Madison Bumgarner pitched seven and two-thirds innings of four-hit shutout ball, striking out seven and walking one. He extended his personal postseason scoreless-inning streak in road games to 26-2/3, an arcane but remarkable record dating back to the 2010 NLCS at age 21. His "Road Warrior" persona was the talk of the postgame shows, where experts engage in the now-familiar routine of trying to explain how the Giants win so many games in October. It's now twelve out of their last thirteen, with a chance to put a hammerlock on the series tonight.
Uncharacteristic errors by the Cardinals' infielders led to three Giants runs early on, and doomed Adam Wainwright to the loss, although he pitched well, escaping several jams in four and two-thirds innings of work. He didn't have his good stuff, and was touched for six hits and three walks, but he and four relievers kept St Louis in the game until Santiago Casilla finally got the last out in the ninth for his third save this postseason. Indeed, the same lineup and batting order Bruce Bochy used in the Washington series was deployed here last night, and thanks primarily to Pablo (3-for 4 with a walk) Sandoval and the nearly-forgotten man, Travis Ishikawa (2-for 3), that lineup delivered, once again, just enough to win despite stranding, you guessed it, ten baserunners.
Sandoval opened the second with a bomb to deepest right that Randall Grichuk gloved with a leap at the wall, but lost after a collision with said wall. Hunter Pence worked Wainwright for a walk, and Brandon Belt dropped a blooper just over short, enough only to move everyone up and load the bases. Wainwright struck out Brandon Crawford for the first out; then, looking for the inning-ending double play, yielded Ishikawa's chip shot into shallow left, Sandoval scoring, bases still loaded. After a strikeout, Gregor Blanco grounded to third, which should have ended it, but reliable Matt Carpenter simply booted the ball as Pence scored and all hands were safe. Wainwright then got Joe Panik on a comebacker, and the Giants had left 'em loaded again-- but for a change, they'd also plated two runs.
"Bum" had enough to make that stand up, but he got another assist in the third. Once again the Giants opened with back-to-back singles (Buster Posey and Pence), and this time Wainwright got the double-play grounder he needed.
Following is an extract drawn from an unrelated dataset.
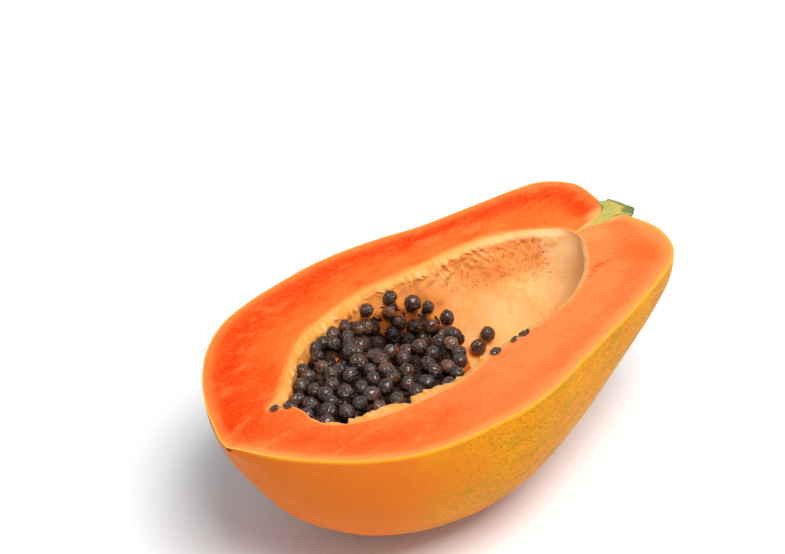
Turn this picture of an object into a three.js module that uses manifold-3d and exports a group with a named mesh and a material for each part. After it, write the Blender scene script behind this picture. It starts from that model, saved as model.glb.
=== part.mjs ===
// Half of a ripe papaya, cut lengthwise and lying on its skin with the cut face up.
// Millimetres, +Z up. The blossom end is at -X and the stem at +X. While the pieces are
// made, the blossom scar is at the origin and the cut face is the plane z = 0; the
// finished group is then lifted so that the fruit rests on z = 0, centred over the origin.
import * as THREE from 'three';
import { ParametricGeometry } from 'three/addons/geometries/ParametricGeometry.js';
import { mergeVertices } from 'three/addons/utils/BufferGeometryUtils.js';
import Module from 'manifold-3d';

const wasm = await Module();
wasm.setup();

// ---------------------------------------------------------------- driving sizes

// Cross-sections of the skin from the blossom scar to the stem notch. Each one runs from a
// point of the rim on the left side (+Y) to one on the right side (-Y), and hangs as a
// half round to its depth: [left x, left y, right x, right y, depth].
const SKIN_SECTIONS = [
  [0, 0, 0, 0, 0],
  [2, 6.5, 2.2, -5, 4.5],
  [6.5, 15.5, 6.5, -16, 11.5],
  [13.5, 28, 14, -29.5, 28],
  [24.5, 43, 26, -45.5, 46.8],
  [39, 57, 42, -59, 60.7],
  [56, 67, 60, -66.5, 70.4],
  [74, 71.2, 78, -70, 77],
  [92, 72.3, 96, -72, 80.2],
  [110, 72.2, 114, -70.2, 81.3],
  [128, 69.6, 132, -66.5, 79.4],
  [146, 64.5, 150, -62.9, 71.8],
  [163, 58.2, 167, -59.5, 61],
  [180, 54.2, 184, -55.5, 51.8],
  [197, 50.5, 199, -51.2, 44],
  [213, 47, 212, -46, 37],
  [226, 42.2, 221.5, -37.5, 29.5],
  [233.8, 31, 227.5, -25, 20],
  [233, 20, 228, -14, 10.5],
  [226, 1, 226, 1, 0],
];

// Cross-sections of the seed cavity, each facing the skin section of the same number.
const CAVITY_SECTIONS = [
  [27, 5.5, 27, 5.5, 0],
  [29.5, 7.3, 31, 3, 3],
  [33.5, 9, 34.6, 1, 7],
  [38, 11.2, 35.3, -6, 13],
  [44, 14.8, 33.8, -13.5, 20],
  [53, 22.3, 37.5, -22, 28],
  [63, 29.8, 48, -29.6, 36],
  [74, 34.8, 63, -34.6, 41],
  [87, 37.5, 79, -37.8, 44.5],
  [101, 39.1, 95, -38.4, 46],
  [115, 39, 111, -35.8, 46],
  [129, 35.9, 126, -35.7, 45],
  [144, 34.1, 141, -35.6, 43],
  [160, 32, 156, -34.3, 40],
  [174, 28.4, 170, -30.2, 35],
  [185, 22.8, 182, -23.8, 28],
  [194, 15.2, 191.5, -16, 19],
  [199.5, 9, 198, -8, 8.5],
  [201.6, 4.3, 201, -3.2, 3.4],
  [202, 0.5, 202, 0.5, 0],
];

// Cross-sections of the cut stem: a root tapering into the flesh, a collar and a stump.
const STEM_SECTIONS = [
  [211, -1.4, 211, -1.4, 0],
  [215, 0.4, 215, -2.8, 1.6],
  [221, 2.4, 221, -3.2, 3],
  [226, 6, 226, -5.2, 5.4],
  [228.6, 10.6, 228.2, -9.6, 8.2],
  [230, 8.8, 230, -8, 8],
  [231.5, 8, 232, -6.6, 7.4],
  [233.4, 7.7, 234.2, -6.2, 7],
  [233.6, 4, 234.2, -3, 3.6],
  [234, 0.6, 234, 0.6, 0],
];

const REST_DEPTH = 80.3; // the skin is pressed flat at this depth, where the half lies
const RIB_COUNT = 5; // faint ribs along the skin
const RIB_HEIGHT = 0.7;
const RIB_FULL_DEPTH = 30; // where the half is this deep the ribs have their full height

const LEDGE_WIDTH = 2.8; // the soft lining stands in from the flesh as a roll along the left edge
const LEDGE_DROP = 3; // depth at which the roll stands in furthest
const LEDGE_FADE = [5, 32]; // depths between which it goes back to the plain wall
const COMB_STEPS = 3; // one fold of the frilled roll in this many sections
const COMB_DEPTH = 1.3;
const COMB_START = 0.3; // the frill runs along this share of the cavity
const COMB_END = 0.72;

// The lining's shelf along the right edge, wide and notched beside the seeds: [x, width].
const SHELF_WIDTHS = [
  [30, 0.5],
  [38, 1],
  [43, 5.5],
  [55, 7.6],
  [62, 8.2],
  [66, 5.2],
  [70, 8],
  [82, 7.6],
  [87, 3.6],
  [105, 3.2],
  [125, 3.4],
  [165, 2.4],
  [198, 2],
];
const SHELF_DROP = 1.7;
const SHELF_FADE = [3, 32];
const LINING_FULL = [0.16, 0.86]; // roll and shelf are full between these shares of the cavity

const GAP = 0.3; // clear space between neighbouring pieces
const SOCKET_STRETCH = 3; // the stem's socket is longer by this many clearances at each end
const ROOM_SCALE = 0.982; // the seeds keep to the cavity's shape at this scale about its middle,
const ROOM_LIFT = 0.5; // raised by this much
const ROOM_MIDDLE = 115;

const SEED_LENGTH = 7;
const SEED_WIDTH = 6.3;
const SEED_SIDES_RISE = 1.08; // makes up for the few flat sides of a seed in the heap
const SEED_VARIATION = 0.12;
const SEED_ROW_STEP = 6;
const SEED_STEP = 6.6;
const SEED_JITTER = 0.7;
const SEED_JITTER_UP = 0.6; // share of the jitter that goes up or down
const SEED_SKIPPED = 0.06; // share of the places left empty
const SEED_DRAW = 2041; // seed of the random draw
const SEED_EDGE_DEPTH = 5; // no seed of the heap lies where the wall is shallower than this
const CORE_BELOW_SEEDS = 2.4; // the pulp that holds the seeds lies this far under their centres
const CORE_WIDTH = 90; // the core's block before it is cut to the cavity
const CORE_FLOOR = -70;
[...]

But second baseman Kelton Wong fumbled the exchange with shortstop Jhonny Peralta; the latter made a quick forceout at second to get one, but left men at first and third. Belt's fly ball to center, which ought to have ended the inning, instead became a RBI sacrifice fly as Posey scored standing up.
That was pretty much it. The Cardinals' bullpen picked up Wainwright ably, allowing only three baserunners over the final four-plus innings. Meanwhile Bumgarner cruised his way into the seventh before a hint of trouble arose. The seventh inning is when the Cardinals came back--twice-- against Clayton Kershaw; in fact St Louis had trailed in all three of their wins against LA before rallying late. Thus when Yadier Molina and Jon Jay hit back-to-back one-out singles in the seventh, the crowd came alive and "Boch" sent Dave Righetti out for a chat with "Bum." Eager to atone, Wong hit a push-'em-up grounder wide of first; Belt's toss to Bumgarner was gloved by the lanky pitcher just as the speedy Wong charged past him to the bag. "Bum" slapped a thigh-tag just before the two tangled legs on the basepaths, neither losing his balance; ump Bill Welke immediately made the "out" call, but to the crowd and the Cardinal bench it looked an awful lot like obstruction. Matheny protested to no avail; the clean tag had made the later contact irrelevant. If there was ever a time for Bumgarner to get a bit rocky, it was this moment, with second and third and pinch-hitter Tony Cruz up. "Bum" may have been a bit distracted when he subsequently stepped off after tapping his lead foot; Molina, Matheny, and both base coaches pointed and screamed "BALK" but no balk was called. What very well could have been the Cardinals' first run soon went a-glimmering as "Bum" fanned Cruz to put another goose-egg on the scoreboard.
Hardly fazed by the late events, Bumgarner batted for himself in the eighth, got the first two outs in the bottom of the frame, then unprotestingly yielded to Sergio Romo, who retired the dangerous Matt Holliday. Casilla needed only twelve pitches to dispense with the Cardinals in the ninth, and there you have it. When your main points of postgame contention are two phantom judgment calls, you know you've been dominated, and to a man the Cardinals indeed knew it. Bumgarner threw 112 pitches, stayed absolutely calm except for a quick flash of anger when he walked Peralta, and shrugged off controversy afterward. "It was close, no doubt about it," he replied when asked by FOX's Erin Andrews, "but I don't think that I balked." Asked if he'd seen the replay, he grinned. "Nope. haven't seen it yet." Something tells us he won't bother. It's in the past, and there may yet be a fifth game in this series and another start for Bumgarner.
Jake Peavy starts for the Giants against Lance Lynn tonight in Game Two (7 PM CDT, 8 PM EDT at Busch). Starting lineups have not yet been announced. Here at Autumn Acres we were speculating whether Michael Morse might bat for Bumgarner leading off the eighth, but that didn't happen. Morse may get the start in left tonight, but other than that we expect little change as long as the Giants keep winning. There's a lot Bochy has in common with the great Earl Weaver-- he rides his starting pitchers, he uses the whole lineup, he works the platoon advantage, albeit in a different way-- but "Boch" also seems a firm believer in the "If it ain't broke don't fix it" motto. As long as the Giants keep winning, he'll keep dancin' with the gal what brung 'im-- and right now, the San Francisco Giants are, indeed, winning. No need to change that!